I tried to tell you, Peter,
artists are special people.
You have to understand them.
Art beckons.
What a trooper!
I knew what you were doing all along.
I was just trying to help out, you know.
I was never interested in you.
I mean, I'm a national hero.
Hero?
I can get a girlfriend whenever I want.
I thought you were gonna catch her.
Now, look what you've done!
Quick, guys, we've gotta seal
every exit from this building.
Whoa!
Everything's closed.
There's no way out of the building.
Good.
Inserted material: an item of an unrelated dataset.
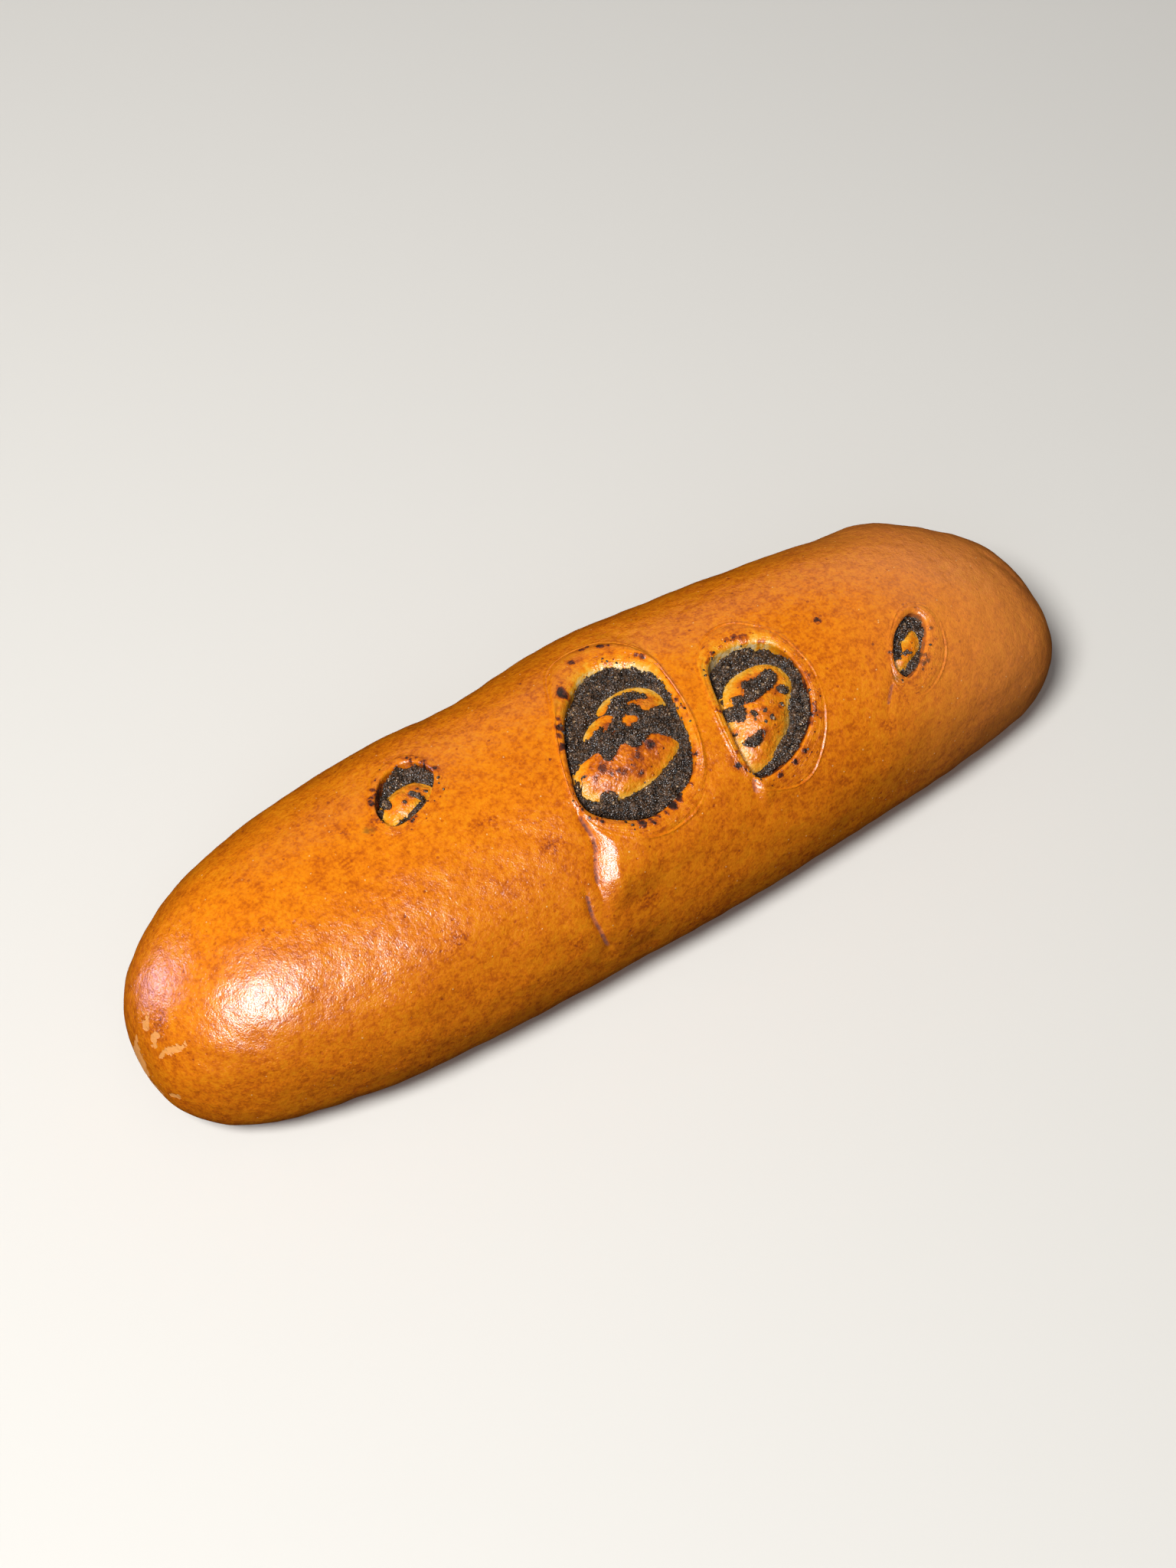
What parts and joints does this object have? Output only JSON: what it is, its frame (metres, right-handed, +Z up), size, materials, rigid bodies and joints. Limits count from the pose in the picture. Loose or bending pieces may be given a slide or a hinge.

Now all we have to do
is get Peter back.
I have an idea.
If we open one of the skylights
over the stage
and rig up a Ghost Trap,
we can trap the Valkyries as they leave.
What if the Valkyries get by the Trap?
Then Peter gets
a one-way trip to Valhalla.
All clear.
Whoa!
Whoa!
-Bravo!
-Bravo!
-Bravo!
-Bravo!
OK, guys, let's do it.
The Trap's ready!
Open the skylight.
Ghostbusters! ♪
Here they come!
Give them Valhalla!
Now!
Well, at least it worked.
Isn't she great?
I can't begin to thank you.
So I won't.
Well, remind me
not to buy any season tickets.
Two great talents.
They deserve each other.
You said it.
I promise, guys,
I'll never let myself get carried away
by women again.
What?
It's the Phantom of the Opera.
I told you.
Get ready, guys.
It's getting so a ghost
can't get any peace and quiet anymore.
You can keep the opera.
I'm leaving!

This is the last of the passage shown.